このようにして「なんとなく、その分野の全体像が見えてくる」瞬間を待つ。これは、全体像見え、その分野が主として持っている「問題」が認識でき、その問題を解決する細分化された下位分野の構成図がなんとなくわかるということである。そして次の段階へ移る。

  • ⑤その分野の全体像を、簡単にスケッチする

このスケッチは、その分野の構成図を書くという程度の意味で、自分の知り得た範囲で書けばよい。

スケッチから関心「分野」へ

そしてそのスケッチをもとに、さらに細分化して下位分野の内、自分が最も興味があるものに印をつけておく。それが購入する本のより明確な「分野」となる。

ここで重要な事として、著者が指摘するのは、この「分野」、高度に専門的な分野であっても構わないということである。いきなり高度な本を読むのは難しそうだと考えて入門書などを手に取るのは、決して良い判断ではないと指摘する。

「自分が知りたいこと」が講義されている本を、最初から購入すべきです。・・・・(中略)・・・・自分の興味の対象から離れてはなりません。まず「知りたいこと」が書かれている本から読み始めるのが最も効率的な方法です。(抜粋)

もし読み始めた段階でわからない概念や用語に遭遇したら、その時入門書や概説書を買って読めばよい。

「必要になったときに、必要な知識を習得する」というのが最も効率的な方法です。(抜粋)

ネット検索のやり方

ここで著者は、棚見は書店に行くことが基本としながら、インターネットでの検索の方法についてふれている。

インターネット検索の問題点は、効率が悪いということである。またネットには余計な情報が氾濫しているためそれに翻弄されて、知りたい情報になかなかたどり着けないという問題もある。

ネット検索の方法は様々ですが、まずは分野にあたりをつけて、Googleなどで検索ところから始めるのが一般的です。適当な書名や人名に遭遇したら、今度は、それを検索語として検索します。Wikipediaは役にたつ項目などが検索結果の上位に来るので、そこを軽く眺めます。・・・・中略・・・・Amazon.comのサイトが上位の検索結果として表示されたら、とりあえず見てみましょう。Amazon.comの書籍レビューは、こと名著と呼ばれるものに関しては、とても役に立つ場合が多いと言えます。特に「ベストレビューアー」によるレビューは、さすがに参考になります。(抜粋)

本のタイプを決める

これまでで、読みたい本の方向性が決まってきたら、自分が読む本のタイプを選ぶとよい。

「外部参照」が必要な本と必要でない本

「外部参照」が必要な本と必要でない本のどちらを選ぶかは好みの問題である。外部参照が必要でない本は、それ一冊で完結し他の知識や参考書が必要でない本であるが、読む作業に集中力を必要とし、忍耐力が必要である。

「閉じている本」と「開いている本」

これもどちらを選ぶかは、好みの問題だが、「開いている本」は、読者自身が前向きに思考を展開して、考えを構築する必要があるため、難しい場合が多い。

購入する本を決める

ここでやっと購入する本を決める段階に入る。購入する本で重要な事は「自分にとってベスト」であることである。「自分にとってベスト」とは、「自分の理解しうる範囲の上限を少し超えたところに位置している本であり、かつ、その分野の中で名著とされている本」という意味である。そのためにまず名著のリストを作り、次に自分の理解できる範囲に線を引く。そして、その線の範囲から一つ上にある本を選ぶようにするとよい。

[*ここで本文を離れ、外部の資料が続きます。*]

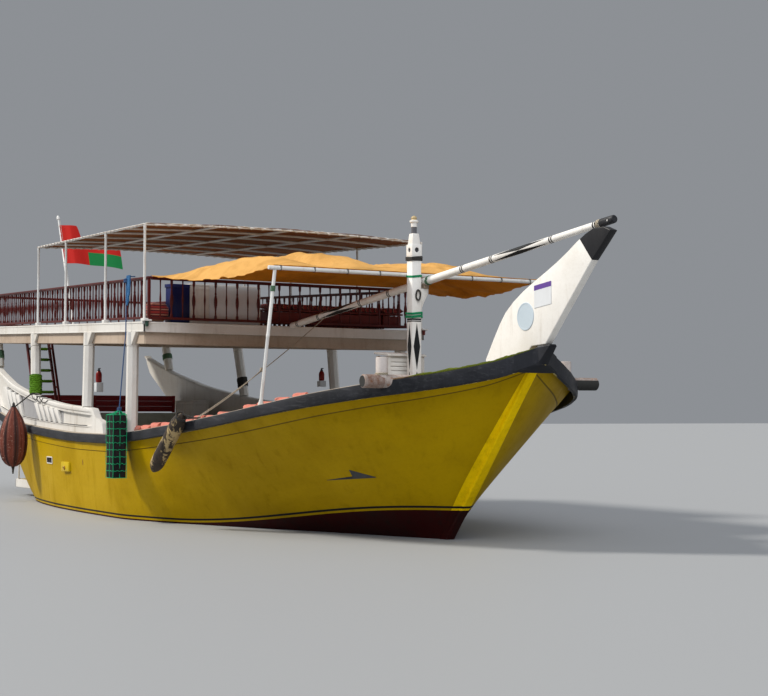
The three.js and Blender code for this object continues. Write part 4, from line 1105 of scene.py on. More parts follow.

名著のリストの作成は、名著の意味の曖昧さもあって難しいが、しかし、得られた情報をもとに自分で判断することが重要である。また、自分の理解できる範囲の判断は、最初の部分を少し読んでみて「これならなんとか読めそうだ」と判断することになる

読む態度を決める

購入する本を選ぶ際には、「同化読み」をするか「批判読み」をするかをある程度決めておくことも必要である。本書では、基本的に「同化読み」を取り扱うが、評価が固まっていない本、最近出版された本を選ぶ場合には、「批判読み」で入ることも重要である。